Tensodine (formerly Recognize) is highlighted as an innovative startup leveraging logarithmic math for AI inference, a departure from traditional base-10 arithmetic used by most AI chips. This approach aims to achieve the precision of FP16 at significantly lower power consumption, potentially offering substantial efficiency gains. Tensodine’s pivot from automotive vision chips to data center inference reflects a strategic shift to a faster-moving market. While promising, the company faces challenges in building out a comprehensive software stack and system-level solutions to support their novel hardware.

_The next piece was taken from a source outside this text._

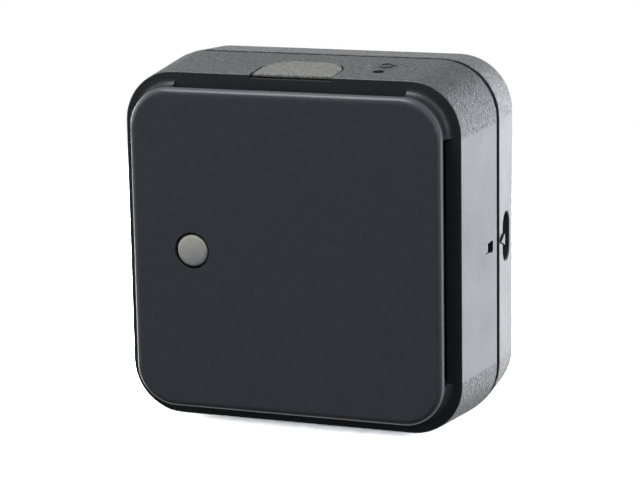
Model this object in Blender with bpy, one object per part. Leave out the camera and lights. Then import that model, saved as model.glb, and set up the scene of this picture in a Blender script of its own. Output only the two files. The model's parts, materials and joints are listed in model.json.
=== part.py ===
"""Wireless rack temperature sensor: a vented square housing with a proud front plate.

The front shell is one moulding: a square plate on four corner walls, a rim, and drafted side walls.
Air passes through the four slots between the plate and the rim, over the sensor chip on the board
behind them. The back cover snaps into the shell and leaves a reveal groove all round. The arched
key on top and the reset switch behind the pinhole are the two pieces that move.

The front faces -Y, +Z is up, and the origin is the middle of the footprint. All sizes are in metres.
"""

import math

import bmesh
import bpy
from mathutils import Matrix, Vector

MM = 0.001

# Clearances
FIT_GAP = 0.30 * MM            # between mouldings, boards and what they seat on
SOLDER_GAP = 0.10 * MM         # under the parts soldered to a board
OVERLAP = 0.50 * MM            # how far joined features of one moulding run into each other
BEYOND = 4.0 * MM              # how far a cutter runs past the face it cuts

# Housing, outside
BODY_WIDTH = 66.0 * MM         # at the reveal groove, the widest section
RIM_DRAFT = 1.4 * MM           # the shell narrows by this on each side, groove to front rim
BODY_CORNER = 10.1 * MM        # how far the widest section's corner reaches along each side
RIM_CORNER = 9.1 * MM          # the same for the front rim's corner
CORNER_LEAN = math.radians(1.5)  # the corner's arc meets the flat walls in a fine crease
SHELL_DEPTH = 16.65 * MM        # rim to groove
REVEAL = 1.5 * MM              # width of the groove between shell and cover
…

Finally, Tenstorrent is discussed as a rapidly growing company with a unique chip architecture combining AI compute, networking, and memory on a single chip. Their Black Hole product emphasizes scalability through high-bandwidth Ethernet connectivity, enabling large-scale distributed AI workloads without traditional top-of-rack switches. Tenstorrent’s open-source software approach and flexible product offerings aim to attract developers and enterprises alike. With significant recent funding and a growing team, Tenstorrent is positioned to make a notable impact in the AI hardware ecosystem, though performance validation and market reception remain to be seen.